### BRIEF
Give back only the lines in the records below from the one with "for node in" to the one with "BUTTON = HOUSING", both inclusive, word for word.

═════ EXCERPTED RECORDS

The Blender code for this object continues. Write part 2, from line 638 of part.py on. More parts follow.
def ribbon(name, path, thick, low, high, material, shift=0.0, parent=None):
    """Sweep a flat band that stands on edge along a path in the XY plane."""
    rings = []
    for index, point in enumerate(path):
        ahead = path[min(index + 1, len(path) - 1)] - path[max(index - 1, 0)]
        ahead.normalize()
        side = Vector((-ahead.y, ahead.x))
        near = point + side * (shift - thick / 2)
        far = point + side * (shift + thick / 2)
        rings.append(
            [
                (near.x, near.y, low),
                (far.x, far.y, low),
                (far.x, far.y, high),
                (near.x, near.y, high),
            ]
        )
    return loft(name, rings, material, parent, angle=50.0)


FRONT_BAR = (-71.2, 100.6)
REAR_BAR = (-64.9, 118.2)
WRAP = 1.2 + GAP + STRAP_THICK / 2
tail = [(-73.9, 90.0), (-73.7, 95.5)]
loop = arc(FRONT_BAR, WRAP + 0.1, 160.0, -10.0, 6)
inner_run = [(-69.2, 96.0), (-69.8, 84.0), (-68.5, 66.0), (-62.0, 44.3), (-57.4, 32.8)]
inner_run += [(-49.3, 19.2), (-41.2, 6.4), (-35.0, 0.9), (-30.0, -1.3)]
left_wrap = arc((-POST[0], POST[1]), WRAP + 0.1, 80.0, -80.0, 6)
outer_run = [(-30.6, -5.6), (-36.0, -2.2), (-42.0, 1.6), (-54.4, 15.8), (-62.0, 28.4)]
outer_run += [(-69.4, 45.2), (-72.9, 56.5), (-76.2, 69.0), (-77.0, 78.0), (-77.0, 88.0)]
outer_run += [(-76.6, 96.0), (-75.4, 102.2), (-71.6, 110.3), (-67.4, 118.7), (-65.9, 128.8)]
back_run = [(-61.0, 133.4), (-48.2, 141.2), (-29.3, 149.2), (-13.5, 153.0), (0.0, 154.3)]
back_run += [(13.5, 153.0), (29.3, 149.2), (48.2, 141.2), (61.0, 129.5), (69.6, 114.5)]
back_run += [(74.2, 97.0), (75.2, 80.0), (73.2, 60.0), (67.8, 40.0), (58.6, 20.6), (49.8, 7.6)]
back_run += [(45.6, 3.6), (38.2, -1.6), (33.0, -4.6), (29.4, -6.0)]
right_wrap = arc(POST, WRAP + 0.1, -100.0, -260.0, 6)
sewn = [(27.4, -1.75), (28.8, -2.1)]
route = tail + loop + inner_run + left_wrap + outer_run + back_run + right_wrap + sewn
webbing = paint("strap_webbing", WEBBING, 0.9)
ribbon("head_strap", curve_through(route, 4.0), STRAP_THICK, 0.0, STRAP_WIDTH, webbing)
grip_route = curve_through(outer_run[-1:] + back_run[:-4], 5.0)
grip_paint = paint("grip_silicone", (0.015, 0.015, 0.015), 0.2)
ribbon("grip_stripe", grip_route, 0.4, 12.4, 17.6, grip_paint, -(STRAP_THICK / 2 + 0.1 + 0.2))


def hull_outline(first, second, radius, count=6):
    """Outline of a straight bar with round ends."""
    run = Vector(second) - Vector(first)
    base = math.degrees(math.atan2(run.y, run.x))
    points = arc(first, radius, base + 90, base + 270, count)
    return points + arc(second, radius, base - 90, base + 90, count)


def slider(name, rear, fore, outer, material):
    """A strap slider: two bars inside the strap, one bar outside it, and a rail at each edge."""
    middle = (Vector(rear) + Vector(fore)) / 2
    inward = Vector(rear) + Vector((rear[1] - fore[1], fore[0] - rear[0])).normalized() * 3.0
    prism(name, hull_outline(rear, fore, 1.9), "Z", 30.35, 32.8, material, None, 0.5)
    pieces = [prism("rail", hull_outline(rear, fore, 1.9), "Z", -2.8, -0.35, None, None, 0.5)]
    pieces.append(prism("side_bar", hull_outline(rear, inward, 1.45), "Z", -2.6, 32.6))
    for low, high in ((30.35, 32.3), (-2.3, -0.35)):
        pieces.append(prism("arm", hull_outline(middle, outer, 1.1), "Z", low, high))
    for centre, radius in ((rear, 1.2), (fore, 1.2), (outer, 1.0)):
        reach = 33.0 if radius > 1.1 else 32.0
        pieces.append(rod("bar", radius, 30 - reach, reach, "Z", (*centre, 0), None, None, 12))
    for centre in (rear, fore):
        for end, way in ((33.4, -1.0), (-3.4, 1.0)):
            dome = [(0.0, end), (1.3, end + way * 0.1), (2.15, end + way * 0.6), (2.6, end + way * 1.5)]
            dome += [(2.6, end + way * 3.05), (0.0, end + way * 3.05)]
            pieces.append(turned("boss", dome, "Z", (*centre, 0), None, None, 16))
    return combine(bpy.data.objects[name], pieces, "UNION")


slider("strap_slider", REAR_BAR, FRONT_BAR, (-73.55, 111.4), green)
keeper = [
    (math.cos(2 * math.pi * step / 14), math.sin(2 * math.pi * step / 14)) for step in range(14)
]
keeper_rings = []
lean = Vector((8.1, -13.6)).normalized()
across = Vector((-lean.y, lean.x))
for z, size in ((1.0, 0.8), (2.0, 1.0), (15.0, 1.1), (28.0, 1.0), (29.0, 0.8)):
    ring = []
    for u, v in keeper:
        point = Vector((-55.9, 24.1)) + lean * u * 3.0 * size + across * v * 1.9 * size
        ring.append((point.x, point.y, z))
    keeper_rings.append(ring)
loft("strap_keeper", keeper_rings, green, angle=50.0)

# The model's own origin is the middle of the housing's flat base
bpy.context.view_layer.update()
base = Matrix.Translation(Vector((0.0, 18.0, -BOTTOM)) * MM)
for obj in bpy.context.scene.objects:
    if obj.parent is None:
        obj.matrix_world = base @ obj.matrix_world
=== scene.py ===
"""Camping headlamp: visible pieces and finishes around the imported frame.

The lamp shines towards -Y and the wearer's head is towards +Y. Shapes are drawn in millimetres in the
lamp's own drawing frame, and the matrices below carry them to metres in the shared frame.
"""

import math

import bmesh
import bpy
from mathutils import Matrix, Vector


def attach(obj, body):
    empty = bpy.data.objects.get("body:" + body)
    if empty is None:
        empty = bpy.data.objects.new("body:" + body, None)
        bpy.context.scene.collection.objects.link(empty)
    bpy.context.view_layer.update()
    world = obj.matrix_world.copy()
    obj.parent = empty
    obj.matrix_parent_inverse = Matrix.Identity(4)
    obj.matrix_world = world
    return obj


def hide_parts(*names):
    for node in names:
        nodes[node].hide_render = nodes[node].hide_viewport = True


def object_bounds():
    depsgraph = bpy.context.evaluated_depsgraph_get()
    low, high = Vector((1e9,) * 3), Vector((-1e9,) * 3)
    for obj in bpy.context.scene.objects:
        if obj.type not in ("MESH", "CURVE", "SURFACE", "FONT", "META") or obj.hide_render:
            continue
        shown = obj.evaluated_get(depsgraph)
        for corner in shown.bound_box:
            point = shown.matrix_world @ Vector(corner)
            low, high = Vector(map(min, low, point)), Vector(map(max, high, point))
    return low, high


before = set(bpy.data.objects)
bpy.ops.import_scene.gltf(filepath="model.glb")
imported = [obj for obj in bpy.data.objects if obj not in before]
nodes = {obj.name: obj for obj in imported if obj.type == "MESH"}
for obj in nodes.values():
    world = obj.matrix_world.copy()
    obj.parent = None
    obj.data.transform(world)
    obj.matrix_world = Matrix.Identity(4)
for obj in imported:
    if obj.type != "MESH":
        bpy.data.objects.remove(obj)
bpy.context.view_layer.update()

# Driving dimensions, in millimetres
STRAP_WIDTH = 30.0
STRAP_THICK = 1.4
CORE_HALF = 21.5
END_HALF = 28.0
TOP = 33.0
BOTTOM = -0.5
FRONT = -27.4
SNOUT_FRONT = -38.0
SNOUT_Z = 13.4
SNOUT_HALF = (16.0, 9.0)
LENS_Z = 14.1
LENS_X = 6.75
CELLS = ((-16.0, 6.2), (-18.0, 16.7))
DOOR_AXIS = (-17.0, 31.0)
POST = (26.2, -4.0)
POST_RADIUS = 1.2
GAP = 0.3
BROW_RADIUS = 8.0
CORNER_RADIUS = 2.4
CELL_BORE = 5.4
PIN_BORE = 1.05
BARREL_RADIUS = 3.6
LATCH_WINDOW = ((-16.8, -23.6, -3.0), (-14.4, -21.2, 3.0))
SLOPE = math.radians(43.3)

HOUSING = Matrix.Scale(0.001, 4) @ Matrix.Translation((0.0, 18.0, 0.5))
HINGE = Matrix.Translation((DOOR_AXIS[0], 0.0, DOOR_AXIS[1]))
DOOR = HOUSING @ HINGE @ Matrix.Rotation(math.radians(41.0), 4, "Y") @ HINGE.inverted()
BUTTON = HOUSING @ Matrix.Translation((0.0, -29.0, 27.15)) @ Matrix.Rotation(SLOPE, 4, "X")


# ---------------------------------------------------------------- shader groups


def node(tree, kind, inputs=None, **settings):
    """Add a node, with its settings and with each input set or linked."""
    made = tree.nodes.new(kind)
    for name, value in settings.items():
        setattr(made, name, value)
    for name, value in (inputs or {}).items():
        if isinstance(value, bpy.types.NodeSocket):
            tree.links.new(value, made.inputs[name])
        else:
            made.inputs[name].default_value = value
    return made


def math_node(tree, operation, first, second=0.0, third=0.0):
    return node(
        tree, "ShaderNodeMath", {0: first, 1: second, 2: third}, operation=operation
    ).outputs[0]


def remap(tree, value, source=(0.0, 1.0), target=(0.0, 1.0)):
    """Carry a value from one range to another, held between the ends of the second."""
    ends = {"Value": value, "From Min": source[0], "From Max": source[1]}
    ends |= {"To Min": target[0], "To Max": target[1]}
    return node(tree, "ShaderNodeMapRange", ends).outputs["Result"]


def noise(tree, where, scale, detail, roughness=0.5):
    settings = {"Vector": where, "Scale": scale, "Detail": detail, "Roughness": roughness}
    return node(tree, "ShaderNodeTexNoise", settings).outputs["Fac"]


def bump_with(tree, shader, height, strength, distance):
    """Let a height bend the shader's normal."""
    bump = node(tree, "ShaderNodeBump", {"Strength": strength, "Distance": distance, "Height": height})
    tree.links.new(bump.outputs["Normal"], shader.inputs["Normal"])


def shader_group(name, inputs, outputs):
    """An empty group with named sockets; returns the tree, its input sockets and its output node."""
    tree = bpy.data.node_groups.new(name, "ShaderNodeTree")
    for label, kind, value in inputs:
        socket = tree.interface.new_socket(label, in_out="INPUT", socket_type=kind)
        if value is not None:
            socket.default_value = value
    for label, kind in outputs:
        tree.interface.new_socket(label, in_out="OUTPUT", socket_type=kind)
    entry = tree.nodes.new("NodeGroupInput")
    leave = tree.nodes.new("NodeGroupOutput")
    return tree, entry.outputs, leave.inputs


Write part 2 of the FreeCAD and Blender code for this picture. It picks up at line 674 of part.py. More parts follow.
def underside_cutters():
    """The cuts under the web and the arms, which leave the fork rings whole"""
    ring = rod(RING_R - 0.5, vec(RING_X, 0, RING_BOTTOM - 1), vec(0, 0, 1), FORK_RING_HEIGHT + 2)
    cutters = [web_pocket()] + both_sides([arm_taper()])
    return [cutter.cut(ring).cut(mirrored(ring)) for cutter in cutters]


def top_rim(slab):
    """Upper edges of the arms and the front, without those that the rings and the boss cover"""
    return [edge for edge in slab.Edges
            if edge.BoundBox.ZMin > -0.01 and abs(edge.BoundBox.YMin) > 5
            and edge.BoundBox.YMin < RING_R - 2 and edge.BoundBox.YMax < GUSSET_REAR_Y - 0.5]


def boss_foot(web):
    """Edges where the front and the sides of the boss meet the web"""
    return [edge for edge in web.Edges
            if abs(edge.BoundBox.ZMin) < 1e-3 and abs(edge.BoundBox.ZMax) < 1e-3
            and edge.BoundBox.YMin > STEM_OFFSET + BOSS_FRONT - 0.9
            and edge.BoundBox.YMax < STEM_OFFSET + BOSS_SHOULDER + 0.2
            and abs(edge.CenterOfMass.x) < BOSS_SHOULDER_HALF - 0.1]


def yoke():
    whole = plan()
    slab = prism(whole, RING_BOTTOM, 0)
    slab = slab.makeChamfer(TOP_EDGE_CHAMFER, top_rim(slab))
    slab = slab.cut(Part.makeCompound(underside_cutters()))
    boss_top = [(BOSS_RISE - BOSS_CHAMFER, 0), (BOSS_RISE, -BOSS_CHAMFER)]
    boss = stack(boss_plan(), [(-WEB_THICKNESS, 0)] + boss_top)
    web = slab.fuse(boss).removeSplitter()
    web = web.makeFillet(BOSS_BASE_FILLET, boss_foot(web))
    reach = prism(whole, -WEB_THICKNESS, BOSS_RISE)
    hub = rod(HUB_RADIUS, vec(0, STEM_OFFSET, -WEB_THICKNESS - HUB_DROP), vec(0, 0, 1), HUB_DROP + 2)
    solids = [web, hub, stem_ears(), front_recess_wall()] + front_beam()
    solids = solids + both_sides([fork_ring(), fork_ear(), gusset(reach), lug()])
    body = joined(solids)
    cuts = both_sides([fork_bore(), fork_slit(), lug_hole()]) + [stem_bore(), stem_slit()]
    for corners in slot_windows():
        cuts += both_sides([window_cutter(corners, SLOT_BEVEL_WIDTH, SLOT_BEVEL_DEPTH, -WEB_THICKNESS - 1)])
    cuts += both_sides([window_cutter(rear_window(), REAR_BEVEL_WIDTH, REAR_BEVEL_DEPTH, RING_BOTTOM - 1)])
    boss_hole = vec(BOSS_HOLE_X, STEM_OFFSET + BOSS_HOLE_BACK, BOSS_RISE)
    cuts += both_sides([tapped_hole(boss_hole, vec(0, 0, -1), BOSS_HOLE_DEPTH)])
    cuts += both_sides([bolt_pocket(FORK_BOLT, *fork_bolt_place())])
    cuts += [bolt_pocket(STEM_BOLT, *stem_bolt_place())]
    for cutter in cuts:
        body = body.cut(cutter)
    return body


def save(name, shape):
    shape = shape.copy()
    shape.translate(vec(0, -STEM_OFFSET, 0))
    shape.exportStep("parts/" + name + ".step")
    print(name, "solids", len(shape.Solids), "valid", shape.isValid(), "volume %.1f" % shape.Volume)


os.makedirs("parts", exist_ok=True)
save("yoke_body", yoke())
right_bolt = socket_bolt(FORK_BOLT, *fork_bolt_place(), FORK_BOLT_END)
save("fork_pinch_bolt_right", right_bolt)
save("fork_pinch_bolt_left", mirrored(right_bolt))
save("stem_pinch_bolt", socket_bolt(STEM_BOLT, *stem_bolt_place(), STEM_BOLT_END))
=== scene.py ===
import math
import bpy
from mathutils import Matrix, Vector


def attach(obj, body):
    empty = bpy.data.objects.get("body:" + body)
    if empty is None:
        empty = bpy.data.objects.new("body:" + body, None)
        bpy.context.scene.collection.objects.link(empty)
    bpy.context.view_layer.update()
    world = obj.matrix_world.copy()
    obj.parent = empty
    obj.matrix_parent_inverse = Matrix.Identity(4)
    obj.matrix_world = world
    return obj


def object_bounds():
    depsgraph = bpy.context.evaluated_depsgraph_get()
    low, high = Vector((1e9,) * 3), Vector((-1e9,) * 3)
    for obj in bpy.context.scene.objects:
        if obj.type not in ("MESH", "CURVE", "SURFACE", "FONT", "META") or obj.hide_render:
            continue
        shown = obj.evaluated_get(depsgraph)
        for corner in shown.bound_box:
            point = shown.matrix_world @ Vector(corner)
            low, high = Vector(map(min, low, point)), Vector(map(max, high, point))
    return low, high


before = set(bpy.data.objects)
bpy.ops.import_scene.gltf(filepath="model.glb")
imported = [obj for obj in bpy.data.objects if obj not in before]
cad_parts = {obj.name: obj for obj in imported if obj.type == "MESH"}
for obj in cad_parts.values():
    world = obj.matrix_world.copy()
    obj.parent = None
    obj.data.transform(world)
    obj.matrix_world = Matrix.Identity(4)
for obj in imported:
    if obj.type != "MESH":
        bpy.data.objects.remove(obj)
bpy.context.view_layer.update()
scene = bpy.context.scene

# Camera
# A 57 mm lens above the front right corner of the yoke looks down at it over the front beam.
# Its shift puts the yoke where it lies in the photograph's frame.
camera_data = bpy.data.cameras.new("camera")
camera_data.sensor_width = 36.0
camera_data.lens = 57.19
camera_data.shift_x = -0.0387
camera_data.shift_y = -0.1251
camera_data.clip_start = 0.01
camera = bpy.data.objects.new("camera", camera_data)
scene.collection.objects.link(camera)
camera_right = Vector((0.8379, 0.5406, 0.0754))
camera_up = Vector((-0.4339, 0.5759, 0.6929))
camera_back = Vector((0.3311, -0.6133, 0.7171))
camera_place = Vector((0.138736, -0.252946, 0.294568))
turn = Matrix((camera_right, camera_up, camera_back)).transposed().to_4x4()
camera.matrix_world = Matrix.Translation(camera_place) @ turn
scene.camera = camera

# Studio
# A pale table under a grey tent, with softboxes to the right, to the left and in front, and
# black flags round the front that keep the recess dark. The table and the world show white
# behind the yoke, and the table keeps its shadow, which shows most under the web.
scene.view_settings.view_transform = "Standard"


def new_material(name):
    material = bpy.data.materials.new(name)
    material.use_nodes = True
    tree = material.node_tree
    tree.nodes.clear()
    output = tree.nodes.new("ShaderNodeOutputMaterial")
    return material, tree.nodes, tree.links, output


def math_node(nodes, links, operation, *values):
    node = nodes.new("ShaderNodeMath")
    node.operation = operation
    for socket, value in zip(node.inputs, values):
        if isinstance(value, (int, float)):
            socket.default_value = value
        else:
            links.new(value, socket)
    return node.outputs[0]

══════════

### COMPLETE RESPONSE
    for node in names:
        nodes[node].hide_render = nodes[node].hide_viewport = True


def object_bounds():
    depsgraph = bpy.context.evaluated_depsgraph_get()
    low, high = Vector((1e9,) * 3), Vector((-1e9,) * 3)
    for obj in bpy.context.scene.objects:
        if obj.type not in ("MESH", "CURVE", "SURFACE", "FONT", "META") or obj.hide_render:
            continue
        shown = obj.evaluated_get(depsgraph)
        for corner in shown.bound_box:
            point = shown.matrix_world @ Vector(corner)
            low, high = Vector(map(min, low, point)), Vector(map(max, high, point))
    return low, high


before = set(bpy.data.objects)
bpy.ops.import_scene.gltf(filepath="model.glb")
imported = [obj for obj in bpy.data.objects if obj not in before]
nodes = {obj.name: obj for obj in imported if obj.type == "MESH"}
for obj in nodes.values():
    world = obj.matrix_world.copy()
    obj.parent = None
    obj.data.transform(world)
    obj.matrix_world = Matrix.Identity(4)
for obj in imported:
    if obj.type != "MESH":
        bpy.data.objects.remove(obj)
bpy.context.view_layer.update()

# Driving dimensions, in millimetres
STRAP_WIDTH = 30.0
STRAP_THICK = 1.4
CORE_HALF = 21.5
END_HALF = 28.0
TOP = 33.0
BOTTOM = -0.5
FRONT = -27.4
SNOUT_FRONT = -38.0
SNOUT_Z = 13.4
SNOUT_HALF = (16.0, 9.0)
LENS_Z = 14.1
LENS_X = 6.75
CELLS = ((-16.0, 6.2), (-18.0, 16.7))
DOOR_AXIS = (-17.0, 31.0)
POST = (26.2, -4.0)
POST_RADIUS = 1.2
GAP = 0.3
BROW_RADIUS = 8.0
CORNER_RADIUS = 2.4
CELL_BORE = 5.4
PIN_BORE = 1.05
BARREL_RADIUS = 3.6
LATCH_WINDOW = ((-16.8, -23.6, -3.0), (-14.4, -21.2, 3.0))
SLOPE = math.radians(43.3)

HOUSING = Matrix.Scale(0.001, 4) @ Matrix.Translation((0.0, 18.0, 0.5))
HINGE = Matrix.Translation((DOOR_AXIS[0], 0.0, DOOR_AXIS[1]))
DOOR = HOUSING @ HINGE @ Matrix.Rotation(math.radians(41.0), 4, "Y") @ HINGE.inverted()
BUTTON = HOUSING @ Matrix.Translation((0.0, -29.0, 27.15)) @ Matrix.Rotation(SLOPE, 4, "X")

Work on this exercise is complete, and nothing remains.